I will be the first person to admit, my skills around grant writing are extremely limited. I was quick to share this fact at the onset of our conversation as we discussed completing a proposal for this grant. As luck would have it, we were fortunate! It turned out we had a skilled grant writer in our small group. As executive director for Health Equity Alliance, Kenney had extensive experience with grant applications. Without hesitation, and in spite of the fact that this grant application would have to be completed in addition to his regular duties, Kenney volunteered to compile all our data and coordinate the crafting of our proposal.


As we began our work to develop our grant proposal, we had one thing in our favor. We knew from the onset that we would utilize the Seattle model of LEAD, Law Enforcement Assisted Diversion, as the basis of our program. We decided that we wanted to expand on the Seattle model and incorporate some of our other partner organizations to strengthen the reach and effectiveness of the deflection program. The Seattle model is primarily designed to provide law enforcement personnel with an option to deflect someone suffering from substance use disorder to case management services in-lieu of arrest. We wanted to create a grant proposal that would fund at least one full-time case manager in each of the two counties.


We also wanted to utilize grant funding to create another pre-arrest diversion option for law enforcement by partnering with the Restorative Justice Project of the Mid-coast. When we reached out to Sarah Mattox and the staff at RJP they were excited about the partnership opportunity. This partnership would allow for funding to RJP to develop a community conflict resolution team that could accept direct referrals from law enforcement personnel. As I have shared in prior blog post, many of the interactions we have with community members are not criminal in nature but there is almost always conflict between parties and often harm has not been caused. By creating the opportunity for a direct referral to restorative justice practices, we will create an opportunity for those who wish, to seek a restorative solution to the conflict they are experiencing.


That is why I was so excited when I was notified that our grant application had been approved and we would receive funding to hire a full-time case manager in Waldo and Knox County. Now, when law enforcement personnel or our Community Liaison encounter an appropriate candidate suffering from addiction, mental health crisis, homelessness or other factors that are likely to cause them to have repeated contact with the criminal justice system they now can refer that person to the case manager in lieu of criminal charges. Once the individual has been placed into contact with the case manager, they can identify the root cause and make a connection to the appropriate services.

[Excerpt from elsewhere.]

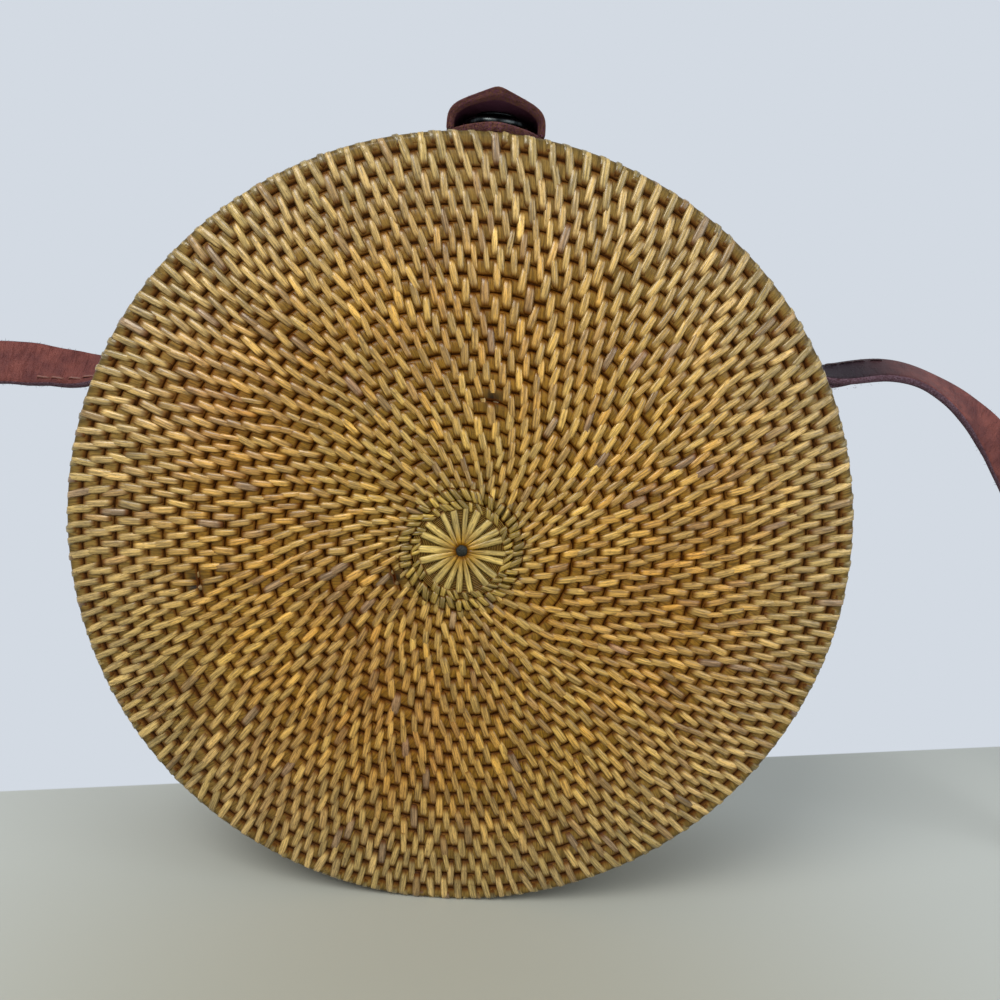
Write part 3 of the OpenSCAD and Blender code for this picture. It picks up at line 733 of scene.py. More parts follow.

Repeated arrest and incarceration are expensive, often ineffective and carries a significant stigma. A criminal record creates significant and lifelong barriers to employment, housing, education and social services. If an individual can be diverted into treatment and toward resources, we may be able to avoid incarceration while addressing the root cause of the original problem.


Both of these pre-arrest deflection alternatives are intended to serve as a method to deflect individuals away from involvement in the criminal justice system while providing treatment, services and resolution to underlying issues.


I will add future blog post to keep everyone updated on our L.E.A.D. program and Community Liaison position as they develop!!